:: Instructions for the task ::
Exactly the lines from the line with "blade_width / 4)" to the line with "bpy.context.scene.collection.objects.link(empty)" should be extracted, both included, with no other lines.

:: Excerpted data ::
◇ ◇ ◇ ◇ ◇ ◇ ◇
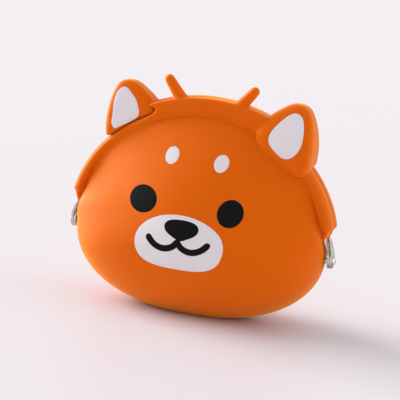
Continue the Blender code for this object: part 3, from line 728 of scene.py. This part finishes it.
def rim_mesh(skin):
    """The rim with its band and its two sleeves, its face leaning back to the crease."""
    near = -skin.rim_depth
    plates = [plate_mesh("rim", skin.rim_outline(), near, -MATE_GAP, RIM_ROUND)]
    for side in (-1, 1):
        outline, far = skin.sleeve_outline(side), -MATE_GAP - SLEEVE_MATE
        plates.append(plate_mesh("sleeve", outline, near + SLEEVE_STEP, far, SLEEVE_ROUND))
    mesh = refine(add_object("rim", joined("rim", plates)), PIECE_VOXEL, (), "rim")
    for v in mesh.vertices:
        offset, turn = skin.place_of(v.co.x, v.co.z)
        sink = skin.rim_depth - skin.rim_face(offset, skin.middle + skin.crown * math.sin(turn))
        sink *= smooth(skin.sleeve_end, skin.rim_end, v.co.z)
        v.co.y += sink * smooth(*RIM_FACE_BELT, -v.co.y)
    return mesh


def ear_mesh(skin, slim, taller):
    """One ear: a thick leaf that laps onto the skin below and is cut to hang over the other rim."""
    outline = skin.ear_outline(slim, taller)
    plate = plate_mesh("ear", outline, -skin.ear_front, skin.ear_back, EAR_ROUND)
    holder = add_object("ear", plate)
    first, last = EAR_START_TURN + EAR_CUT_TURN, EAR_END_TURN - EAR_CUT_TURN
    cut = [skin.seat_point(turn, EAR_CUT_GAP) for turn in even_steps(first, last, EAR_CUT_STEPS)]
    cut += skin.arc(-EAR_LAP - EAR_CUT_SPARE / 2, last, first, EAR_CUT_STEPS)
    block = plate_mesh("cutter", cut, -MATE_GAP, skin.ear_back + EAR_CUT_SPARE, EAR_CUT_ROUND)
    cutter = add_object("cutter", block)
    step = holder.modifiers.new("overhang", "BOOLEAN")
    step.operation = "DIFFERENCE"
    step.object = cutter
    step.solver = "EXACT"
    mesh = refine(holder, PIECE_VOXEL, EAR_EASES, "ear")
    bpy.data.objects.remove(cutter, do_unlink=True)
    for v in mesh.vertices:
        depth = -v.co.y * skin.ear_lean(v.co.z)
        offset = skin.place_of(v.co.x, v.co.z)[0]
        if offset < EAR_LAP_TOP:
            under = skin.face_depth(v.co.x, v.co.z)
            lap = smooth(-EAR_LAP, EAR_LAP_TOP, offset) ** EAR_LAP_POWER
            front = between(under - EAR_LAP_SINK, skin.ear_front, lap)
            depth = depth * front / skin.ear_front if depth > 0 else depth
            if offset < EAR_LAP_BACK_OFFSET:
                depth = max(depth, under - EAR_LAP_BACK)
        v.co.y = -depth
    return mesh


def mouth_half_mesh(skin, shape, is_front):
    """The rim with its sleeves, band and ear, grown together, and the tufts on the front one."""
    slim, taller = (0, 0) if is_front else (BACK_EAR_SLIM, BACK_EAR_TALLER)
    pieces = [rim_mesh(skin), ear_mesh(skin, slim, taller)]
    for side in (-1, 1) if is_front else ():
        rise = shape.tuft_rise - side * shape.tuft_drop / 2
        tip = skin.oval(skin.band_proud + rise, TUFT_TIP_TURN)
        root = skin.oval(skin.band_proud - TUFT_SINK, TUFT_ROOT_TURN)
        root = Vector((side * root.x, -TUFT_SETBACK, root.y))
        pieces.append(tuft_mesh(root, Vector((side * tip.x, -TUFT_SETBACK, tip.y))))
    holder = add_object("mouth", joined("mouth", pieces))
    return refine(holder, MOUTH_VOXEL, MOUTH_EASES, "mouth_half")


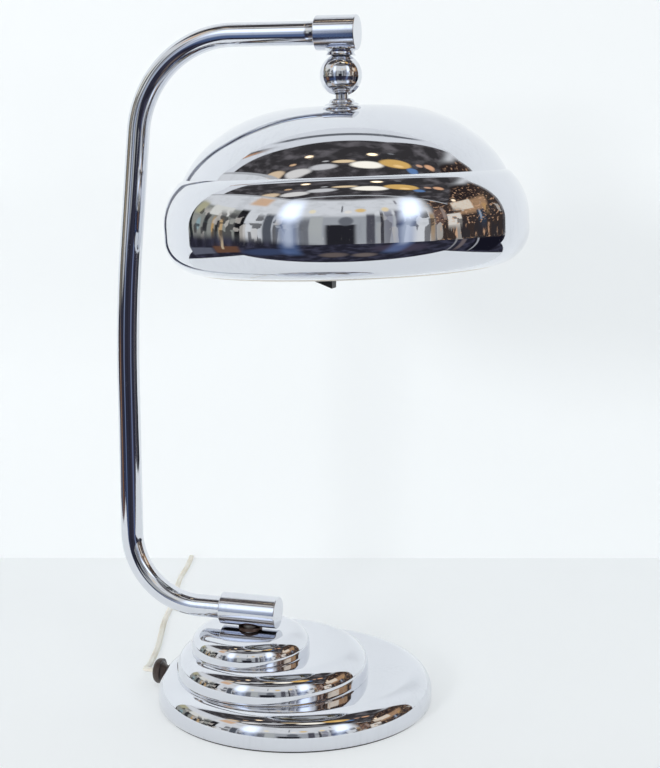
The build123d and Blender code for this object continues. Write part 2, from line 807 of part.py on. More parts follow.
# Wire down the neck and the stem, across the cup and on to the nearer terminal
wire_end_y = switch_y + terminal_width / 2
wire_side_x = switch_x + terminal_spacing / 2
wire_drop = cover_drop - switch_depth - wire_diameter / 2 - slip
neck_wire_points = [
    below_ball(-pivot_top).from_local_coords((0, 0, 0)),
    below_ball(wire_drop).from_local_coords((0, 0, 0)),
    below_ball(wire_drop).from_local_coords((wire_side_x, wire_end_y / 2, 0)),
    below_ball(wire_drop).from_local_coords((wire_side_x, wire_end_y, 0)),
]
with BuildPart() as neck_wire:
    with BuildLine():
        FilletPolyline(*neck_wire_points, radius=neck_wire_bend)
    with BuildSketch(below_ball(-pivot_top)):
        Circle(wire_diameter / 2)
    sweep()
save(neck_wire, "neck_wire")


# Wires inside: one from the bushing to the swivel, one through the arm
bushing_face = bushing_plane.origin + bushing_axis * (bushing_cone_length + bushing_disc_length)
base_wire_points = [
    bushing_face,
    bushing_plane.origin - bushing_axis * wire_dive,
    Vector(swivel_x, swivel_y, bushing_height),
    Vector(swivel_x, swivel_y, pipe_bottom),
]
with BuildPart() as base_wire:
    with BuildLine():
        FilletPolyline(*base_wire_points, radius=base_wire_bends)
    with BuildSketch(Plane(origin=bushing_face, z_dir=-bushing_axis)):
        Circle(wire_diameter / 2)
    sweep()
save(base_wire, "base_wire")

with BuildPart() as arm_wire:
    with BuildLine(arm_plane):
        FilletPolyline(
            (swivel_x, pipe_bottom),
            (swivel_x, lower_axis_z),
            *arm_corners[1:4],
            (ball_x, upper_axis_z),
            (ball_x, joint_pipe_bottom),
            radius=[arm_wire_bend, *arm_radii, arm_wire_bend],
        )
    with BuildSketch(Plane((swivel_x, swivel_y, pipe_bottom))):
        Circle(wire_diameter / 2)
    sweep()
save(arm_wire, "arm_wire")

# Lead: out of the bushing, round beside the base and back over the table to its coil
lead_radius = lead_diameter / 2
layer_step = lead_diameter + coil_turn_gap
coil_x, coil_y = coil_centre
coil_start = Vector(coil_x - coil_outer, coil_y, lead_radius)
ahead = Vector(0, 1, 0)
lead_points = [
    bushing_face,
    bushing_face + bushing_axis * lead_exit,
    Vector(-106.8, 4.4, 6.4),
    Vector(-109.6, 16.8, 3.6),
    Vector(-114.2, 34.0, 2.3),
    Vector(-119.6, 56.0, 2.2),
    Vector(-128.4, 83.0, 2.2),
    Vector(-138.0, 112.0, 2.2),
    Vector(-145.6, 146.0, 2.2),
    Vector(-156.8, 182.0, 2.2),
    Vector(-166.4, 214.0, 2.2),
    Vector(-171.6, 243.0, 2.2),
    Vector(-178.6, 270.0, 2.2),
    Vector(coil_start.X, 297.0, 2.2),
    coil_start - ahead * lead_diameter,
]


def arc_radii(points):
    """The radius at each corner of a route, 0.45 of its shorter run over the half turn's tangent."""
    radii = []
    for before, corner, after in zip(points, points[1:], points[2:]):
        run_in, run_out = corner - before, after - corner
        half_turn = radians(run_in.get_angle(run_out)) / 2
        radii.append(0.45 * min(run_in.length, run_out.length) / tan(half_turn))
    return radii


lead_radii = arc_radii(lead_points)
with BuildPart() as lead:
    with BuildLine() as lead_line:
        FilletPolyline(*lead_points, radius=lead_radii)
    with BuildSketch(Plane(origin=bushing_face, z_dir=lead_points[1] - bushing_face)):
        Circle(lead_radius)
    sweep()
save(lead, "cord")
lead_length = sum(edge.length for edge in lead_line.edges())
print("lead radii", [round(radius, 1) for radius in lead_radii])
print("lead length", round(lead_length, 1))
lead_share = lead.part.volume / (pi * lead_radius**2 * lead_length)
print("lead volume over section times length", round(lead_share, 4))

# Coil: half turns that draw in by half a step each, climb once, and draw out again
half_turns = []
turn_radius = coil_outer
for number in range(coil_half_turns_in):
    half_turns.append((turn_radius, 0))
    turn_radius -= layer_step / 2
half_turns.append((turn_radius, layer_step))
for number in range(coil_half_turns_out):
    turn_radius += layer_step / 2
    half_turns.append((turn_radius, 0))

with BuildPart() as lead_coil:
    with BuildLine() as coil_line:
        Line(coil_start - ahead * lead_diameter, coil_start)
        point, heading, across = coil_start, ahead, Vector(1, 0, 0)
        for radius, climb in half_turns:
            chord = across * 2 * radius + Vector(0, 0, climb)
            middle = point + chord / 2 + heading * (chord.length / 2)
            TangentArc(point, middle, tangent=heading)
            TangentArc(middle, point + chord, tangent=chord)
            point, heading, across = point + chord, -heading, -across
        coil_end = point + heading * lead_diameter
        Line(point, coil_end)
    with BuildSketch(Plane(origin=coil_start - ahead * lead_diameter, z_dir=ahead)):
        Circle(lead_radius)
    sweep()
save(lead_coil, "cord_coil")

coil_wire = coil_line.wires()[0]
coil_points = [tuple(coil_wire @ (number / coil_samples)) for number in range(coil_samples + 1)]
apart = int(pi * lead_diameter * coil_samples / coil_wire.length) + 1
least_reach = min(
    dist(point, other)
    for number, point in enumerate(coil_points)
    for other in coil_points[number + apart :]
)
print("coil length", round(coil_wire.length, 1))
print("least gap of the coil to itself", round(least_reach - lead_diameter, 2))

# Short tail from the coil to the plug
tail_points = [coil_end]
for number in range(tail_runs):
    angle = radians(90 + number * tail_turn)
    tail_points.append(tail_points[-1] + Vector(cos(angle), sin(angle), 0) * tail_run)
with BuildPart() as lead_tail:
    with BuildLine():
        FilletPolyline(*tail_points, radius=arc_radii(tail_points))
    with BuildSketch(Plane(origin=coil_end, z_dir=ahead)):
        Circle(lead_radius)
    sweep()
save(lead_tail, "cord_tail")

# Two-pin plug
plug_axis = tail_points[-1] - tail_points[-2]
plug_plane = Plane(origin=tail_points[-1], x_dir=plug_axis.cross(Vector(0, 0, 1)), z_dir=plug_axis)
plug_front = plug_plane.offset(plug_length)
blade_places = GridLocations(blade_spacing, 0, 2, 1)
with BuildPart() as plug_body:
    with BuildSketch(plug_plane):
        Circle(plug_back_radius)
    with BuildSketch(plug_plane.offset(plug_taper)):
        RectangleRounded(plug_width, plug_height, plug_corner)
    loft()
    with BuildSketch(plug_plane.offset(plug_taper)):
        RectangleRounded(plug_width, plug_height, plug_corner)
    extrude(amount=plug_length - plug_taper)
    fillet(faces().sort_by(Axis(plug_plane.origin, plug_axis))[-1].edges(), plug_edge)
    with BuildSketch(plug_front):
        with blade_places:
            Rectangle(blade_thickness, blade_width)
    extrude(amount=-blade_seat, mode=Mode.SUBTRACT)
save(plug_body, "plug_body")

with BuildPart() as plug_blades:
    with BuildSketch(plug_front.offset(-blade_seat)):
        with blade_places:
            Rectangle(blade_thickness, blade_width)
    extrude(amount=blade_seat + blade_length)
    ends = edges().group_by(Axis(plug_plane.origin, plug_axis))[-1]
    chamfer(ends.filter_by(Axis(plug_plane.origin, plug_plane.x_dir)), blade_width / 4)
    with BuildSketch(Plane(plug_front.offset(blade_length - blade_hole_inset).origin, z_dir=plug_plane.x_dir)):
        Circle(blade_hole_radius)
    extrude(amount=plug_width, both=True, mode=Mode.SUBTRACT)
save(plug_blades, "plug_blades")
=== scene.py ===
"""The finished look of a chrome desk lamp on a pale table by a pale wall.

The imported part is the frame. Lengths in the classes are millimetres, as on a maker's drawing,
and every mesh is made in metres, in the part's own place.
"""

import logging
import math
from collections.abc import Callable, Iterable
from dataclasses import dataclass, field
from enum import Enum

import bmesh
import bpy
from mathutils import Matrix, Vector


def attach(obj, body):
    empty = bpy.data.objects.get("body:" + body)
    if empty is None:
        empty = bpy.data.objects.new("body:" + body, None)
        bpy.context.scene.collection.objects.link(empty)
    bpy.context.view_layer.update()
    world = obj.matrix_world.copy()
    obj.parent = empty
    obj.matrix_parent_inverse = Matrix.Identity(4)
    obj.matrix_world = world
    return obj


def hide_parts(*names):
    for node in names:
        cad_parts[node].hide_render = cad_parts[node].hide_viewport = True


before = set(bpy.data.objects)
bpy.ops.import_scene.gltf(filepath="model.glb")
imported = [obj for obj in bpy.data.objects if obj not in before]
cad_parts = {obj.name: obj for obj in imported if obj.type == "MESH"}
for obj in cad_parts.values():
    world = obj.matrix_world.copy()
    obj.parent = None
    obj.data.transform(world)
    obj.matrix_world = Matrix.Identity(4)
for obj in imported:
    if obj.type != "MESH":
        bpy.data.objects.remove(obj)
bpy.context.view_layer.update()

LOG = logging.getLogger("desk_lamp")
Colour = tuple[float, float, float]
Place = tuple[float, float]

MM = 0.001
DEGREES_PER_RADIAN = 57.2958
# Corners closer than this, in metres, are one
MERGE = 2e-6
# The steps in which arcs and the tube's bends are drawn, in degrees
ARC_STEP = 2.2
BEND_STEP = 2.0
ORIGIN = Vector((0, 0, 0))
ALONG_X = Vector((1, 0, 0))
ALONG_Y = Vector((0, 1, 0))
UP = Vector((0, 0, 1))

# Directions of the photograph's view, level with the table: away from the camera, and to its right
VIEW_TURN = math.radians(16.02)
VIEW_AWAY = Vector((-math.sin(VIEW_TURN), math.cos(VIEW_TURN), 0.0))
VIEW_RIGHT = Vector((math.cos(VIEW_TURN), math.sin(VIEW_TURN), 0.0))


# Shader maths


class Reading:
    """A number on its way through a shader, which takes Python's operators."""

    def __init__(self, graph: "Graph", socket: bpy.types.NodeSocket) -> None:
        """Keeps the graph and the socket that the number comes from."""
        self.graph = graph
        self.socket = socket

    def __add__(self, other: "Reading | float") -> "Reading":
        """Sum."""
        return self.graph.maths("ADD", self, other)

    def __radd__(self, other: float) -> "Reading":
        """Sum with a plain number first."""
        return self.graph.maths("ADD", other, self)

    def __sub__(self, other: "Reading | float") -> "Reading":
        """Difference."""
        return self.graph.maths("SUBTRACT", self, other)

    def __mul__(self, other: "Reading | float") -> "Reading":
        """Product."""
        return self.graph.maths("MULTIPLY", self, other)

    def __truediv__(self, other: "Reading | float") -> "Reading":
        """Quotient."""
        return self.graph.maths("DIVIDE", self, other)

    def size(self) -> "Reading":
        """The number without its sign."""
        return self.graph.maths("ABSOLUTE", self)

    def rise(self, low: float, high: float) -> "Reading":
        """A smooth step.

        Args:
            low: The number at which the step leaves 0.
            high: The number at which it reaches 1; it may lie below low.

        Returns:
            The step, from 0 to 1.
        """
        ends = {"Value": self, "From Min": low, "From Max": high}
        node = self.graph.node("ShaderNodeMapRange", {"interpolation_type": "SMOOTHSTEP"}, ends)
        return Reading(self.graph, node.outputs["Result"])

    def band(self, low: float, high: float, soft: float) -> "Reading":
        """A smooth band.

        Args:
            low: The number at which the band starts.
            high: The number at which it ends.
            soft: How far each of its edges spreads.

        Returns:
            1 inside the band and 0 outside.
        """
        return self.rise(low - soft, low + soft) * self.rise(high + soft, high - soft)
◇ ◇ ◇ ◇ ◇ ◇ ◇
:: In response ::
    chamfer(ends.filter_by(Axis(plug_plane.origin, plug_plane.x_dir)), blade_width / 4)
    with BuildSketch(Plane(plug_front.offset(blade_length - blade_hole_inset).origin, z_dir=plug_plane.x_dir)):
        Circle(blade_hole_radius)
    extrude(amount=plug_width, both=True, mode=Mode.SUBTRACT)
save(plug_blades, "plug_blades")
=== scene.py ===
"""The finished look of a chrome desk lamp on a pale table by a pale wall.

The imported part is the frame. Lengths in the classes are millimetres, as on a maker's drawing,
and every mesh is made in metres, in the part's own place.
"""

import logging
import math
from collections.abc import Callable, Iterable
from dataclasses import dataclass, field
from enum import Enum

import bmesh
import bpy
from mathutils import Matrix, Vector


def attach(obj, body):
    empty = bpy.data.objects.get("body:" + body)
    if empty is None:
        empty = bpy.data.objects.new("body:" + body, None)
        bpy.context.scene.collection.objects.link(empty)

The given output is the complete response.